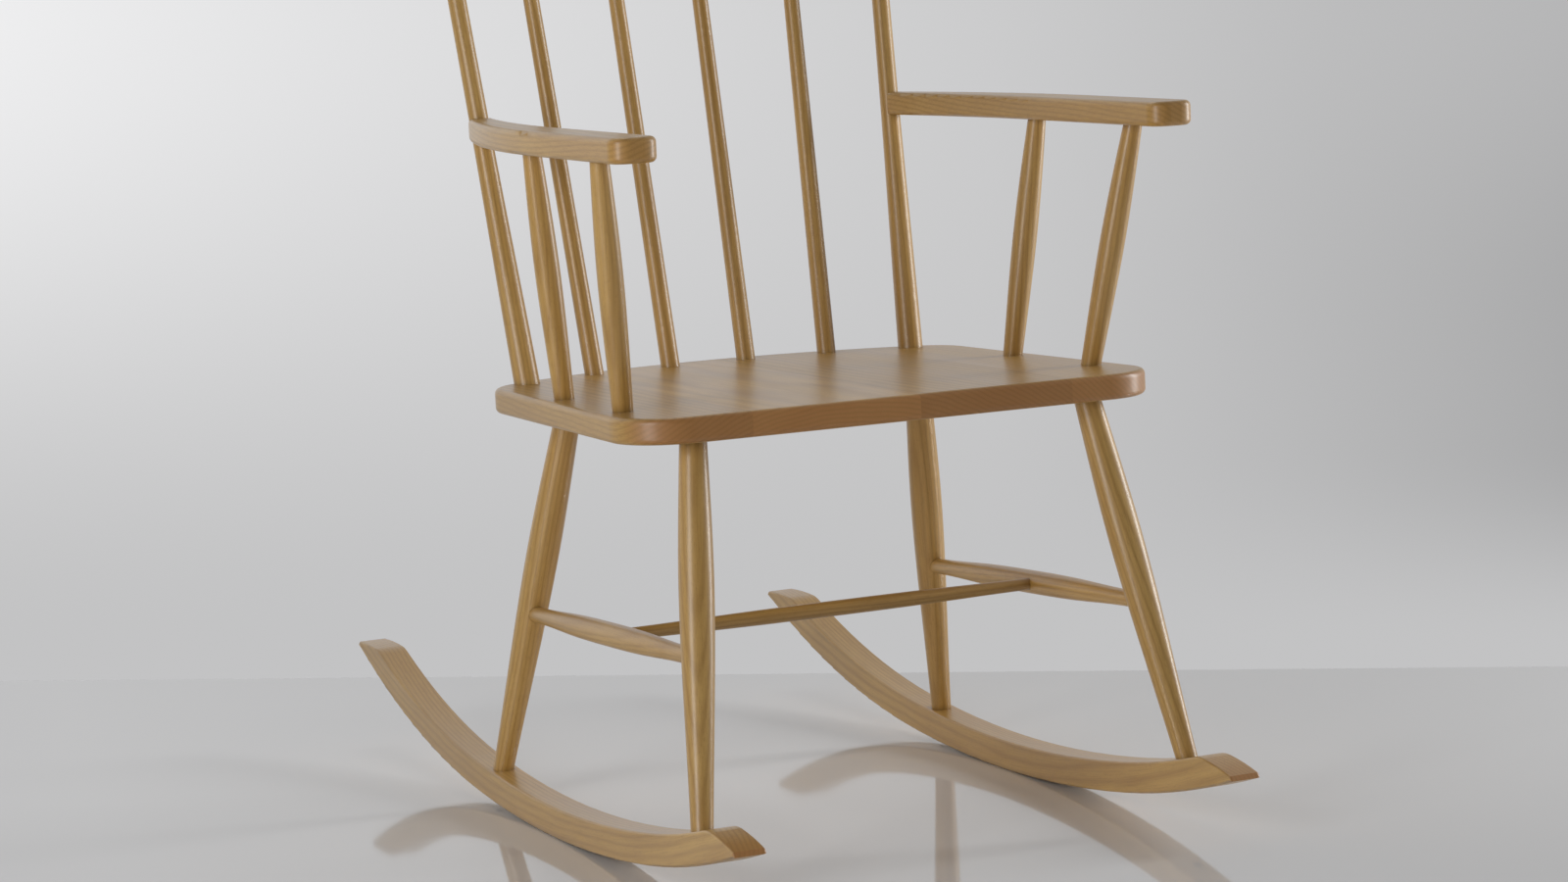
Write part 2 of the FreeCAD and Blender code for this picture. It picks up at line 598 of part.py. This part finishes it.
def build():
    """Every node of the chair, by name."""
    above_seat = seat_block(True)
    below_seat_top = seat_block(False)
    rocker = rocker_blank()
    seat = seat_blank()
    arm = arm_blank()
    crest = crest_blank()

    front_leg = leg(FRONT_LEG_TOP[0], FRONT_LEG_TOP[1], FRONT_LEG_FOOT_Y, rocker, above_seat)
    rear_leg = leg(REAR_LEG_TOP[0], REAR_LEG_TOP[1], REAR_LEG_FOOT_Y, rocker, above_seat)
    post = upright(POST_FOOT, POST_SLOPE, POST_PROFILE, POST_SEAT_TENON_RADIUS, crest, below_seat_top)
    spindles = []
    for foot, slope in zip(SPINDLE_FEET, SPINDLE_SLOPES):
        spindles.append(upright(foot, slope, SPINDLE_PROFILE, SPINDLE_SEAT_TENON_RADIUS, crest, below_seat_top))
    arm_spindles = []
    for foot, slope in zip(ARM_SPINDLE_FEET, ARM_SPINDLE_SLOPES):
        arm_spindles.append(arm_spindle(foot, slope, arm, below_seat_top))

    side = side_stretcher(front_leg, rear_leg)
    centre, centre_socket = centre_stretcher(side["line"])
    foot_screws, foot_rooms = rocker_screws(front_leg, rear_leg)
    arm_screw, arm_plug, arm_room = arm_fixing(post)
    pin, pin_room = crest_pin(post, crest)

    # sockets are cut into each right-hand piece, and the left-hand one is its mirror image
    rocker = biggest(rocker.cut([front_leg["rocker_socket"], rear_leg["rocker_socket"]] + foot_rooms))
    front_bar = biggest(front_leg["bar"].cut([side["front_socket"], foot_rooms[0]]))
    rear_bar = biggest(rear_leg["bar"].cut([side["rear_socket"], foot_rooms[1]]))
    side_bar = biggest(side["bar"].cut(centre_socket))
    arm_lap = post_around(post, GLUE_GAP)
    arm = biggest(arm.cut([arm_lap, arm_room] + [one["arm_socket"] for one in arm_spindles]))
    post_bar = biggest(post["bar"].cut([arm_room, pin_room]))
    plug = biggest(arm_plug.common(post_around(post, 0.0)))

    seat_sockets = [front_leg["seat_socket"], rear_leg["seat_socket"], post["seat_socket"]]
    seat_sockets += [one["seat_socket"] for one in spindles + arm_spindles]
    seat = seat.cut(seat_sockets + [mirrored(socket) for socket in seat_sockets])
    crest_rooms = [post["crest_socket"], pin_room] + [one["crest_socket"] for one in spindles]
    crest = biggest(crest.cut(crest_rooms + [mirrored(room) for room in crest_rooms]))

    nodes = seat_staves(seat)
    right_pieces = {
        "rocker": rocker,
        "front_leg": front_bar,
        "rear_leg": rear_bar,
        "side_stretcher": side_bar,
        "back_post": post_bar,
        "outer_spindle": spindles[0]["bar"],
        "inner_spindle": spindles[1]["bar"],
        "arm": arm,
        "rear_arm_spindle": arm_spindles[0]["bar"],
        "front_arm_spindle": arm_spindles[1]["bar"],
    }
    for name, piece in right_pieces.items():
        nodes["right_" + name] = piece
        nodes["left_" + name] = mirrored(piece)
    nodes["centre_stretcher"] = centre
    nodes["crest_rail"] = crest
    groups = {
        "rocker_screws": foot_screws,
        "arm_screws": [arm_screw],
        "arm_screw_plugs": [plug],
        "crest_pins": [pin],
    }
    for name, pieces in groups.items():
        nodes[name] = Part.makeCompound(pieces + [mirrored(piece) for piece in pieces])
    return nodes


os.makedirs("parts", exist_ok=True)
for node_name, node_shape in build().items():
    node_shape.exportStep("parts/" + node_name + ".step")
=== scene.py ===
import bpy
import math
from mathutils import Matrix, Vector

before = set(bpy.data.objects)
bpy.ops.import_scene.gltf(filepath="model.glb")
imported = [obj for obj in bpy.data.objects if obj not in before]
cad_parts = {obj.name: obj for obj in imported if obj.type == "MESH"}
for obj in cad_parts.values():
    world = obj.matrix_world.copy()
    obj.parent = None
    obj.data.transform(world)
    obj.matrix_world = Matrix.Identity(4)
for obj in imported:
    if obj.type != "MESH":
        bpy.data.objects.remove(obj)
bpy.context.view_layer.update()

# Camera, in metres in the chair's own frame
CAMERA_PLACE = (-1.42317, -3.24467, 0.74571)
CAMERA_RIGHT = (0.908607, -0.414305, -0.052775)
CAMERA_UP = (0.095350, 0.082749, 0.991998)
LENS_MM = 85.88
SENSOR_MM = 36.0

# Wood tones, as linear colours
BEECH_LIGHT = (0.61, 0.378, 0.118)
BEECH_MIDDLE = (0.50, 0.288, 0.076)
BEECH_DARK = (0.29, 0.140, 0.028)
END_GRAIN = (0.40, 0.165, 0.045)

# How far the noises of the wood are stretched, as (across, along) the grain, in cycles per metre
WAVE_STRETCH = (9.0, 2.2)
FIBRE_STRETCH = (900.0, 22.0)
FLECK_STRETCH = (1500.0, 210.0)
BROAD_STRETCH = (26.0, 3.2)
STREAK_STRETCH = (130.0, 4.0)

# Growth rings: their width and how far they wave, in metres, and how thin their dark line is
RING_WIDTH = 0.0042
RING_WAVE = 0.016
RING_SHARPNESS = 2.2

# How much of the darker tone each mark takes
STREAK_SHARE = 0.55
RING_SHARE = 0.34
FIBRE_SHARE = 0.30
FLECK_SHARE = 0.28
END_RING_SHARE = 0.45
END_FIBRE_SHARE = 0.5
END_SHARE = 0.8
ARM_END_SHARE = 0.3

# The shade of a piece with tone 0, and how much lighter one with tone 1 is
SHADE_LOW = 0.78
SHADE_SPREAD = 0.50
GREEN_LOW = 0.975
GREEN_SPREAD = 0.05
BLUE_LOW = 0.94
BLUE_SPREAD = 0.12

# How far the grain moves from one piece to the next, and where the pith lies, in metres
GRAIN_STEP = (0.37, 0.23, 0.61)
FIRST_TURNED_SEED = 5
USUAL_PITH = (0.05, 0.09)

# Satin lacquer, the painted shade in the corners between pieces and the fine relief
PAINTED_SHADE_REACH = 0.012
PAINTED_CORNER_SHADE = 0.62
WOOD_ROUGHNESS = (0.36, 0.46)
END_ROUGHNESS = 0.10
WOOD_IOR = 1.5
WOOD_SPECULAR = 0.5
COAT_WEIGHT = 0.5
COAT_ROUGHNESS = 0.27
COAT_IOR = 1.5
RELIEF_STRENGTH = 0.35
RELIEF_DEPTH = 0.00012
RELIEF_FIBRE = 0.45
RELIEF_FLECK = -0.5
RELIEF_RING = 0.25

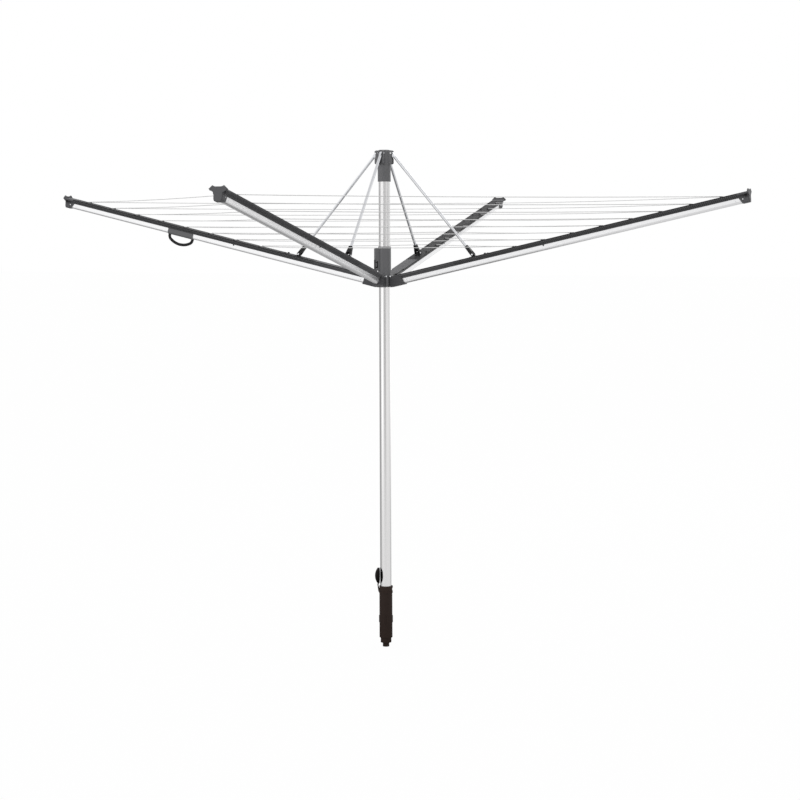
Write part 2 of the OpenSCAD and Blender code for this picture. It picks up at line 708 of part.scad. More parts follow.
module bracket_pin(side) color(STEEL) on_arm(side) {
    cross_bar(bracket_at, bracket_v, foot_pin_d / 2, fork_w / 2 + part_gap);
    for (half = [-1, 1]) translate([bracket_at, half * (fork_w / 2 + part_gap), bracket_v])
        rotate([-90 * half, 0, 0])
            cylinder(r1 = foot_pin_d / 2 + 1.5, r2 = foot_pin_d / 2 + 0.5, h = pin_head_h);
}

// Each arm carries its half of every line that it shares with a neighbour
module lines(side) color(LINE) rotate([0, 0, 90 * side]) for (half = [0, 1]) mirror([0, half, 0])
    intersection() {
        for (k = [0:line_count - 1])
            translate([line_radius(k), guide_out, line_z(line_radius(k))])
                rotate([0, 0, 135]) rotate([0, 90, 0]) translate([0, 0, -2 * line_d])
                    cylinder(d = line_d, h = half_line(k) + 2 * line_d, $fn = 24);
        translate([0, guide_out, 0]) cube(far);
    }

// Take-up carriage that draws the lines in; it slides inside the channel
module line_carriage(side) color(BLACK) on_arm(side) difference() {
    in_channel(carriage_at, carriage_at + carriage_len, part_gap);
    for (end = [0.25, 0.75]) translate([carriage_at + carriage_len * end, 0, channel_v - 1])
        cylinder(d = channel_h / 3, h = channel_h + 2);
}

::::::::

◆ EXERCISE DIRECTIONS
In the listing above, locate the line containing "nodes = seat_staves(seat)" and the line containing "bpy.data.objects.remove(obj)", then transcribe both and every line between them verbatim.

◆ SOLUTION FOR THIS EXERCISE
    nodes = seat_staves(seat)
    right_pieces = {
        "rocker": rocker,
        "front_leg": front_bar,
        "rear_leg": rear_bar,
        "side_stretcher": side_bar,
        "back_post": post_bar,
        "outer_spindle": spindles[0]["bar"],
        "inner_spindle": spindles[1]["bar"],
        "arm": arm,
        "rear_arm_spindle": arm_spindles[0]["bar"],
        "front_arm_spindle": arm_spindles[1]["bar"],
    }
    for name, piece in right_pieces.items():
        nodes["right_" + name] = piece
        nodes["left_" + name] = mirrored(piece)
    nodes["centre_stretcher"] = centre
    nodes["crest_rail"] = crest
    groups = {
        "rocker_screws": foot_screws,
        "arm_screws": [arm_screw],
        "arm_screw_plugs": [plug],
        "crest_pins": [pin],
    }
    for name, pieces in groups.items():
        nodes[name] = Part.makeCompound(pieces + [mirrored(piece) for piece in pieces])
    return nodes


os.makedirs("parts", exist_ok=True)
for node_name, node_shape in build().items():
    node_shape.exportStep("parts/" + node_name + ".step")
=== scene.py ===
import bpy
import math
from mathutils import Matrix, Vector

before = set(bpy.data.objects)
bpy.ops.import_scene.gltf(filepath="model.glb")
imported = [obj for obj in bpy.data.objects if obj not in before]
cad_parts = {obj.name: obj for obj in imported if obj.type == "MESH"}
for obj in cad_parts.values():
    world = obj.matrix_world.copy()
    obj.parent = None
    obj.data.transform(world)
    obj.matrix_world = Matrix.Identity(4)
for obj in imported:
    if obj.type != "MESH":
        bpy.data.objects.remove(obj)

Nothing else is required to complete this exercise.